Produrre elaborazioni teoriche non è facile e per poterlo fare, oltre ad avere capacità creative, bisogna essere dei virtuosi nel campo in cui si opera (sia quello scientifico, artistico o filosofico). Ciò porta necessariamente alla specializzazione; a questo proposito bisogna ricordarsi che se Leonardo da Vinci poteva occuparsi di tutti i campi dello scibile era perché a quell'epoca il sapere era limitato, ma ora che la conoscenza, vera o falsa che sia, è aumentata in un modo enorme ciò è impossibile (si pensi alle difficoltà che un endocrinologo incontra nel leggere un articolo di neurologia). La vera Utopia sta allora nel credere di abbattere la specializzazione, nel pensare di unire il lavoro manuale a quello intellettuale, nel pensare che si possa avere tutto (il sapere) e subito (senza sforzo).
A questo punto noi anarchici siamo ad un bivio:
a) o lavorare per costruire un pensiero teorico che può anche distaccarsi dai presupposti dai quali è partito (ma allora si fanno dei convegni di "studio vero");
b) o ritenere l'anarchismo solo un modo di vivere e pensare un po' romantico (ma allora si abbandonano le velleità che giacciono sotto l'organizzazione dei convegni e si organizzano invece delle discussioni collettive sui bisogni individuali). (...)
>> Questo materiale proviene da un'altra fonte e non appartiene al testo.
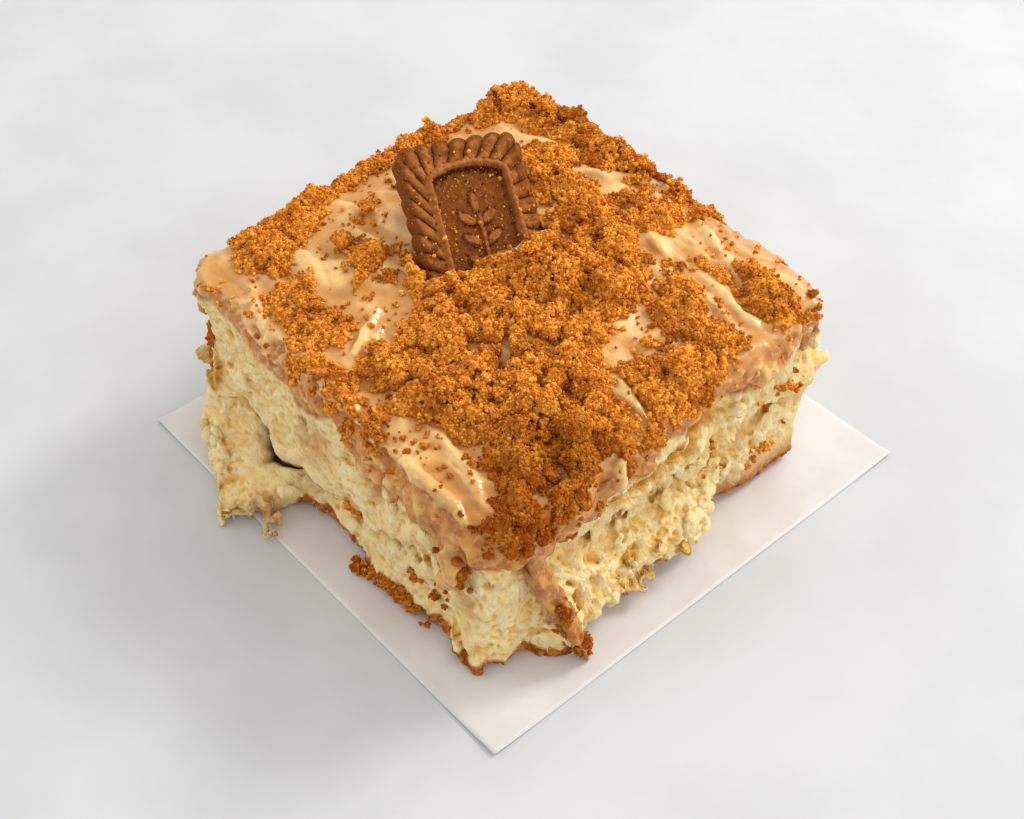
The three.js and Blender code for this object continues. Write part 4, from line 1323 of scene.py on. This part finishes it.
# %% [markdown]
# Torn crumb is pale. In its hollows, the crease of the right side and the opened pockets its colour is
# painted a deeper
# yellow and orange: painted shade, warm as light that has passed into the crumb. Crust is browned sugar and
# flour, darkest at the base.
# %% Bread finish
crumb = Finish("torn_crumb", Roughness=0.85, Subsurface_Weight=0.15, Subsurface_Scale=0.0012,
               Subsurface_Radius=(1.0, 0.62, 0.28), Specular_IOR_Level=0.1)
hollow = crumb.kept("hollow")
soaked = crumb.mixed(crumb.mottle(2.2).between(0.35, 0.65), tone(222, 166, 104), tone(190, 124, 74))
crust = crumb.mixed(crumb.mottle(1.6).between(0.35, 0.7), tone(148, 76, 28), tone(206, 130, 54))
# The two layers by hollowness over the pale tone are painted shade in the hollows, creases and opened
# pockets.
crumb.feed(Base_Color=crumb.layered(
    tone(255, 233, 178),
    (hollow.between(0.35, 0.72), tone(242, 196, 100)),
    (hollow.between(0.68, 1.0), tone(208, 144, 58)),
    (crumb.mottle(6).between(0.42, 0.68) * 0.5, tone(248, 204, 124)),
    (crumb.mottle(1.6, 4).between(0.5, 0.7) * 0.25, tone(236, 186, 120)),
    (crumb.kept("soak") * 0.75, soaked),
    (crumb.kept("scorch") * 0.28, tone(232, 168, 84)),
    (crumb.kept("toast"), crust),
    # Painted shadow along the front tear.
    (crumb.kept("tear"), tone(84, 46, 16))))
crumb.bumped(crumb.mottle(1.2, 5, 0.7) + crumb.mottle(0.45, 2) * 0.5, 1.0, 0.8)
crumb.paint(bread, strands_piece)
print("bread finish has", len(crumb.nodes), "nodes")

# %% [markdown]
# Wet glaze is smooth on top and milky inside. Where it is thick it is pale caramel, and where it has run
# thin the brown crust shows through, which a mix by thickness gives without any real see-through layers.
# %% Glaze finish
icing = Finish("caramel_glaze", Subsurface_Weight=0.1, Subsurface_Scale=0.0015,
               Subsurface_Radius=(1.0, 0.6, 0.3), Specular_IOR_Level=0.2, Coat_Roughness=0.08, Coat_IOR=1.4)
thickness = icing.kept("thick") + (icing.mottle(7) - 0.5) * 0.9
crumpled, caramel = icing.kept("crumpled"), icing.kept("caramel")
burnt = icing.mixed(icing.mottle(3).between(0.4, 0.6), tone(190, 124, 50), tone(146, 82, 26))
speckle = icing.mottle(0.9, 2).between(0.5, 0.62) * icing.kept("dust")
# Its layer by hollowness darkens the glaze in its hollows: painted shade.
body = icing.layered(
    tone(206, 146, 72),
    (thickness.between(0.05, 0.75), tone(238, 196, 126)),
    (icing.mottle(2.4).between(0.5, 0.72) * 0.4, tone(210, 146, 88)),
    (icing.kept("hollow").between(0.5, 0.9) * 0.5, tone(176, 104, 50)),
    (crumpled * icing.mottle(3, 4).between(0.4, 0.6) * 0.8, tone(178, 102, 38)),
    (crumpled * icing.mottle(1.3, 3).between(0.55, 0.7) * 0.6, tone(236, 190, 136)),
    (caramel * 0.85, burnt),
    (speckle * 0.8, tone(206, 118, 40)))
wet = (icing.mottle(9).between(0.3, 0.55) * 0.35 + 0.65) * (1 - caramel * 0.6) * (1 - crumpled * 0.5)
icing.feed(Base_Color=body, Roughness=icing.mottle(5) * 0.2 + 0.12, Coat_Weight=wet)
icing.bumped(icing.mottle(2.6, 3) + icing.mottle(0.9, 2) * 0.35, 0.5, 0.55)
icing.paint(glaze)
print("glaze finish has", len(icing.nodes), "nodes")

# %% [markdown]
# Crushed biscuit is the same dough as the whole one, but broken faces are lighter and more orange. The deep
# gaps between grains and the low ground between clumps are painted dark brown, as painted shade.
# %% Crumb finish
crush = Finish("crushed_biscuit", Roughness=0.8, Subsurface_Weight=0.06, Subsurface_Scale=0.0008,
               Subsurface_Radius=(1.0, 0.5, 0.2), Specular_IOR_Level=0.06)
shade = crush.mottle(1.1, 2) * 0.6 + crush.kept("shade") * 0.45
crush.feed(Base_Color=crush.layered(
    tone(190, 94, 8),
    (shade.between(0.25, 0.75), tone(255, 182, 76)),
    (crush.mottle(7, 3).between(0.46, 0.66) * 0.6, tone(160, 74, 12)),
    (crush.kept("low") * 0.55, tone(146, 62, 8)),
    (crush.kept("moist") * 0.7, tone(146, 66, 8)),
    (crush.kept("hollow").between(0.46, 0.82), tone(74, 16, 0))))
crush.bumped(crush.mottle(0.5, 4, 0.7), 0.8, 0.3)
crush.paint(*crumb_pieces)
print("crumb finish has", len(crush.nodes), "nodes")

# %% [markdown]
# The raised rim, frame and ear are painted paler, a painted highlight where the relief stands up into the
# light, and the corners of the mould are painted dark, as painted shade. The two browns are mixed by the
# height of the relief, so the colour follows the shape.
# %% Biscuit finish
baked = Finish("baked_biscuit", Roughness=0.82, Specular_IOR_Level=0.08)
baked.feed(Base_Color=baked.layered(
    tone(128, 70, 24),
    (baked.kept("raised"), tone(172, 106, 54)),
    (baked.mottle(1.4, 4).between(0.4, 0.7) * 0.5, tone(104, 54, 18)),
    (baked.kept("hollow").between(0.5, 0.78), tone(66, 28, 8)),
    (baked.mottle(0.45, 1).between(0.66, 0.74) * 0.8, tone(206, 150, 92))))
baked.bumped(baked.mottle(0.5, 4) + baked.mottle(0.2, 2) * 0.5, 0.6, 0.3)
baked.paint(biscuit)
print("biscuit finish has", len(baked.nodes), "nodes")

# %% [markdown]
# Parchment is a little shiny from its coating and mottled where it is thicker or thinner. The floor is a
# pale table top: nearly one grey, with wide soft patches so that it does not look like a flat backdrop.
# %% Parchment and floor finishes
waxed = Finish("waxed_paper", Roughness=0.5)
paper = waxed.mixed(waxed.mottle(14).between(0.35, 0.65), tone(211, 207, 204), tone(218, 215, 213))
waxed.feed(Base_Color=paper)
waxed.bumped(waxed.mottle(3, 3), 0.15, 0.2)
waxed.paint(parchment)
plaster = Finish("pale_plaster", Roughness=0.6)
table = plaster.mixed(plaster.mottle(60, 5).between(0.35, 0.65), tone(195, 197, 199), tone(203, 205, 207))
plaster.feed(Base_Color=table)
plaster.bumped(plaster.mottle(20, 5), 0.1, 0.3)
FLOOR = 5000.0  # mm from the middle to each side
corners = [(-FLOOR, -FLOOR, 0), (FLOOR, -FLOOR, 0), (FLOOR, FLOOR, 0), (-FLOOR, FLOOR, 0)]
floor = build_piece("floor", np.array(corners), np.array([[0, 1, 2, 3]]))
plaster.paint(floor)
print("paper and floor are painted")

# %% [markdown]
# ## Light and camera
# A wide soft light stands behind, as a window would, to rake over the glaze and the crumbs, and a small one
# in the same direction puts sharp glints on the wet glaze. A weak warm light fills the torn side on the
# left, another lights the one on the right, and a pale world lifts the rest.
# %% Lights


def soft_light(name, at, size, power, colour=(1, 1, 1)):
    """A square area light aimed at the roll. at and size are in metres."""
    light = bpy.data.lights.new(name, "AREA")
    light.shape, light.size, light.energy, light.color = "SQUARE", size, power, colour
    lamp = bpy.data.objects.new(name, light)
    lamp.location = at
    lamp.rotation_euler = (Vector((0, 0, 0.03)) - Vector(at)).to_track_quat("-Z", "Y").to_euler()
    bpy.context.scene.collection.objects.link(lamp)


soft_light("window", (0.0, 1.6, 1.3), 1.7, 12.0, (1.0, 0.975, 0.93))
soft_light("glint", (0.2, 1.0, 0.85), 0.32, 8.0, (1.0, 0.97, 0.92))
soft_light("fill", (-0.8, -0.75, 0.55), 1.0, 3.0, (1.0, 0.93, 0.84))
soft_light("side", (0.9, 0.25, 0.5), 0.8, 2.6)
world = bpy.data.worlds.new("room")
world.use_nodes = True
world.node_tree.nodes["Background"].inputs["Color"].default_value = (1.0, 0.995, 0.985, 1)
world.node_tree.nodes["Background"].inputs["Strength"].default_value = 0.8
bpy.context.scene.world = world
bpy.context.scene.view_settings.view_transform = "Standard"
print("lights:", len(bpy.data.lights))

# %% [markdown]
# The camera looks down at the near corner from about a forearm's length, so that the top and both torn sides
# show. A long lens keeps the far corner from shrinking.
# %% Camera
camera_data = bpy.data.cameras.new("camera")
camera_data.lens, camera_data.sensor_width = 54.65, 36
camera = bpy.data.objects.new("camera", camera_data)
camera.location = (0.1944, -0.1707, 0.2776)
looking_back = Vector((0.5236, -0.4619, 0.7159))
camera.rotation_euler = looking_back.to_track_quat("Z", "Y").to_euler()
bpy.context.scene.collection.objects.link(camera)
bpy.context.scene.camera = camera
print("camera stands", round(camera.location.length, 3), "m away")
Voglio concludere queste note con una esortazione alla serietà: o il movimento anarchico vuole crescere qualitativamente, anche forse sconfinando nell'eresia, o è inevitabile che finisca nel patetico. È indubbio, come diceva un congressuale, che il movimento anarchico abbia qualcosa di nobile, ma è pure indubbio che la furia iconoclasta di tanti nostri antenati ideologici si sia stemperata nell'apatia contemporanea, non solo dal punto di vista della militanza, ma anche da quello dell'elaborazione teorica.